Again, one outcome of Jesus' resurrection is that His self-testimony was validated- Jesus is the Son of God (as He testified numerous times) and as the Son of God, He has ultimate authority in whatever pronouncements that He makes.

Proposition Four: "Jesus taught that the Bible (the Old Testament canon completed and the New Testament canon that He was going to bring about by His inspired apostles is the Word of God."

Conclusion
This is not circular reasoning, but rather a linear, progressive argument: "Proposition Two" is that the Bible is basically reliable; "Proposition Three" is that the Bible offers reliable, convincing proof that Jesus is the Son of God and is therefore Himself authoritative; "Proposition Four" is that on the basis of Jesus' authority, the Bible is supremely reliable as the Word of God.

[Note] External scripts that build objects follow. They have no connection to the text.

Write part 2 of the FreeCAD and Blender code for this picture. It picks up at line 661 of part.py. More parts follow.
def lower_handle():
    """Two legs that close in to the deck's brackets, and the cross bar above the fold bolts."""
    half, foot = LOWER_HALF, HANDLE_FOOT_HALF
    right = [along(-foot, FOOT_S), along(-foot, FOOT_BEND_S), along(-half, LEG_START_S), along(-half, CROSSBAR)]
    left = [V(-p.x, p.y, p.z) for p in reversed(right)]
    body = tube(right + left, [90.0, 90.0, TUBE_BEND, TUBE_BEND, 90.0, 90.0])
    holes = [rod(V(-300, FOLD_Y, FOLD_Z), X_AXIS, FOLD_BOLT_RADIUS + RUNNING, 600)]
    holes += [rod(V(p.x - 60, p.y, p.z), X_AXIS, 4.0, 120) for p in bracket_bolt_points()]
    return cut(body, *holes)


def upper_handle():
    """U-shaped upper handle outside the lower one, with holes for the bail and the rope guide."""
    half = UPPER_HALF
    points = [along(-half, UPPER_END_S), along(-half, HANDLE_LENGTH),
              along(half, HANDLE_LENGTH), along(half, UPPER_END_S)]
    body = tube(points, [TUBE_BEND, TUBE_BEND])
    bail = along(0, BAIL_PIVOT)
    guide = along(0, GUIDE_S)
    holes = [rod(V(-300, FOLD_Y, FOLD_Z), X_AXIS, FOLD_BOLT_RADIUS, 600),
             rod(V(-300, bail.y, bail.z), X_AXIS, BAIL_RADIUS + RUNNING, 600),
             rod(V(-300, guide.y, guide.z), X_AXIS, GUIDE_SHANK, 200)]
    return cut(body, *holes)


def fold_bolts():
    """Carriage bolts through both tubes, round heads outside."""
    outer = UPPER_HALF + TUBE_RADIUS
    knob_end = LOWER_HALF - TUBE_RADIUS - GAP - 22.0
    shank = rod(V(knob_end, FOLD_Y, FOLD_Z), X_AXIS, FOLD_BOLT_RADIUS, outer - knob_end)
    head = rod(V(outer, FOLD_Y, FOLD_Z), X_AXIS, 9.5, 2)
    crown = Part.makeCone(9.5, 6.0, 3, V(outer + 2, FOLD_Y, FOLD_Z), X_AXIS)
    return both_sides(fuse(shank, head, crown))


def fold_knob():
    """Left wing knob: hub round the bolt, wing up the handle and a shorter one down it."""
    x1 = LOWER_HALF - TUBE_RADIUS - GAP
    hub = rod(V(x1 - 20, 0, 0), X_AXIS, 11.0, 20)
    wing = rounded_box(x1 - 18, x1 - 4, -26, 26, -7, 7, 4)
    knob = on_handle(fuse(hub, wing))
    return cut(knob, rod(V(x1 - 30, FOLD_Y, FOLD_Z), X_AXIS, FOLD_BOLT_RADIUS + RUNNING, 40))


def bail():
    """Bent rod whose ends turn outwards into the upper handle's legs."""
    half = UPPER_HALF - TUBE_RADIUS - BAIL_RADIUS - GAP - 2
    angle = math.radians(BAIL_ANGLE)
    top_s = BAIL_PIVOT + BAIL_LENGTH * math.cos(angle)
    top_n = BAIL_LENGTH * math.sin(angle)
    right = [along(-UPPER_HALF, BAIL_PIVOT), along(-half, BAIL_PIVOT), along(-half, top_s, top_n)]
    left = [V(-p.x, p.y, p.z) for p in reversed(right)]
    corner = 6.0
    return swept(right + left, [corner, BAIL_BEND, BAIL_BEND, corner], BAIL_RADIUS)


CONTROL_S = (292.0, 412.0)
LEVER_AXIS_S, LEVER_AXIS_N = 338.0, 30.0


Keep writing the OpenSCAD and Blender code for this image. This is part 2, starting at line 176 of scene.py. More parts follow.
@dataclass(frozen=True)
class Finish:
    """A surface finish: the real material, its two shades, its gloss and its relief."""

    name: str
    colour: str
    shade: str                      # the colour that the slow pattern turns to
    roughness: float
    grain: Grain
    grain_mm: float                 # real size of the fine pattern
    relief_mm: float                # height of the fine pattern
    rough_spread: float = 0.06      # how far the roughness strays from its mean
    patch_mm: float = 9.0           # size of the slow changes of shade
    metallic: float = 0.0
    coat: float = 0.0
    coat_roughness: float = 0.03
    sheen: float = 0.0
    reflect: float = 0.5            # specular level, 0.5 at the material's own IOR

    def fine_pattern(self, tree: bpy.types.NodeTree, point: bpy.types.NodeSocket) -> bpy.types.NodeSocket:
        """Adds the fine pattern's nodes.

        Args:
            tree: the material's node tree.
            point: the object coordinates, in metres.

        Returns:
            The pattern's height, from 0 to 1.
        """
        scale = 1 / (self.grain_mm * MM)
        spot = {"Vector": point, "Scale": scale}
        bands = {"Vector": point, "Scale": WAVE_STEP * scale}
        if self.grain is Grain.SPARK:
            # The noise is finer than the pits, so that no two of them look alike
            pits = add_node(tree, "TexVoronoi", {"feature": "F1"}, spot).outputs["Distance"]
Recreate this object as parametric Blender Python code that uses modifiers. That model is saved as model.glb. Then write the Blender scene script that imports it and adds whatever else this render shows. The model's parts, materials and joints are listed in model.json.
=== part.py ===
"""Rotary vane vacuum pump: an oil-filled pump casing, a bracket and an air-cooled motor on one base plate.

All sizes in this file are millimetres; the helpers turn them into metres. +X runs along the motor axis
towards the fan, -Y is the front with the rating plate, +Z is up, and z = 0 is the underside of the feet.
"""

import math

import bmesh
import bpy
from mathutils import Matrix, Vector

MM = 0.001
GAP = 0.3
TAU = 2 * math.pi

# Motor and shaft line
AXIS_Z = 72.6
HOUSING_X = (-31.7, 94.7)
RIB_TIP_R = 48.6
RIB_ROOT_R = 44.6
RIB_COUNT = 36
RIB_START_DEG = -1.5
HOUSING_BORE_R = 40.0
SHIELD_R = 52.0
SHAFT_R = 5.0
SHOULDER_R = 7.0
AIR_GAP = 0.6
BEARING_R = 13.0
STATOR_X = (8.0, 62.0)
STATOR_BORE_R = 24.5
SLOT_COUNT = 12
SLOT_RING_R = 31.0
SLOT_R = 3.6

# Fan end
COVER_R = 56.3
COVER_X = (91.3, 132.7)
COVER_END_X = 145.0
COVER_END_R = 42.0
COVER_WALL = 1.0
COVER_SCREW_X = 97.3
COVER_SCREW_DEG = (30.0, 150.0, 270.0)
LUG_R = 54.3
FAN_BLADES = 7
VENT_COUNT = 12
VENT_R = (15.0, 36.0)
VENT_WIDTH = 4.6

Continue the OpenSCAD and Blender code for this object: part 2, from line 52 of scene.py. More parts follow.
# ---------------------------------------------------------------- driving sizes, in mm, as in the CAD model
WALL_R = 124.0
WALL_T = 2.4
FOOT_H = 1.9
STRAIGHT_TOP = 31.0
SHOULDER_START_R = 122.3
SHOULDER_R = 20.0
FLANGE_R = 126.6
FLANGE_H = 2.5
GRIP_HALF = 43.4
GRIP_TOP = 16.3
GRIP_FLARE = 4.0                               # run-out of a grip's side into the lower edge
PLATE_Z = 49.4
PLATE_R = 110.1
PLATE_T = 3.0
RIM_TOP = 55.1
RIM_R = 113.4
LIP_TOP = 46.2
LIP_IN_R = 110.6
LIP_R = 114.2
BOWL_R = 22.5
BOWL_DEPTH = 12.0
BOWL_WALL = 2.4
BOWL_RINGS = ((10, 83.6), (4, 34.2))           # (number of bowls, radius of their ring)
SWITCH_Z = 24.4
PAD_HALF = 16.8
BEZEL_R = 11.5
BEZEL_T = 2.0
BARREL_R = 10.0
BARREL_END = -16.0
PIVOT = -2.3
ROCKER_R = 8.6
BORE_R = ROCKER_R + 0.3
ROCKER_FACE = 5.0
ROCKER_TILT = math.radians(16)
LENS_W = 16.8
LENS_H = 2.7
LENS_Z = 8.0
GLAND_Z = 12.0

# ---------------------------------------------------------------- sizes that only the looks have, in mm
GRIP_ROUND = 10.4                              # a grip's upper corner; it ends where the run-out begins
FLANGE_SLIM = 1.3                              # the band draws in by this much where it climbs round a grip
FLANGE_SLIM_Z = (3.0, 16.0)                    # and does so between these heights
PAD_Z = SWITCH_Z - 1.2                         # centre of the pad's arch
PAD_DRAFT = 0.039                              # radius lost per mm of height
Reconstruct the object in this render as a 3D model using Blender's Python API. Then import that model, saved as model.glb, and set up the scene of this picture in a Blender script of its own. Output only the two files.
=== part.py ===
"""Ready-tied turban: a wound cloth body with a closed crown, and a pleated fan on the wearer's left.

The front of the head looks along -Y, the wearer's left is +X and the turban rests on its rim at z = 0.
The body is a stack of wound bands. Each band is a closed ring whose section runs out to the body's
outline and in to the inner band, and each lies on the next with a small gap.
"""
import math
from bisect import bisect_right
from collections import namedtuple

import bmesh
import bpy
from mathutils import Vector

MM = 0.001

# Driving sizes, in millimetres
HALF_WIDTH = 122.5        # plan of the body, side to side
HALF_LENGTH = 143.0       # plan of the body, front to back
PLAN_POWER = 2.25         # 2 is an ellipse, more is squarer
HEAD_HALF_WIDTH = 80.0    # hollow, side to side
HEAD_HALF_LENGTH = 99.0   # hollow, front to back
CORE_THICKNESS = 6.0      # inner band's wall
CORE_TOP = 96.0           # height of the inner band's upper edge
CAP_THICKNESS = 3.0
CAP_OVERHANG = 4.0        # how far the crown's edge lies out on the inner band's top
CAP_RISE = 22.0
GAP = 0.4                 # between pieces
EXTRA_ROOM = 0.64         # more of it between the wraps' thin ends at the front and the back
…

[AFTERWORDThis blogpost was originally published on 11/14/05. I do think that this is a valid argument, and it is helpful to demonstrate why, on the basis of historical data as usually accepted, we should have confidence in the facts of Jesus' view of Scripture and of His resurrection. One thing that I would want to add is a frank confession that no person is neutral concerning the facts presented; it was NOT a disinterested examination of the evidence that led me to believe that the Bible is God's Word. Rather, through the preaching of the Word, I was convicted of my sin, and I heard the message of Christ as the good news, offering me salvation in Him. It was only after I entered college, when professors and fellow students started questioning how I could know that the Bible is God's Word, that I started looking for additional confirming evidences like the argument detailed above. 

HOWEVER, I recognize that nobody will be convinced by such argumentation alone. This is not because the above argument is lacking in itself. Rather, people WILL NOT be convinced by such argumentation because they DO NOT WANT to be convinced. It takes a work of the Holy Spirit, convicting of sin and granting faith in the Savior, which allows people to trust in His Word.]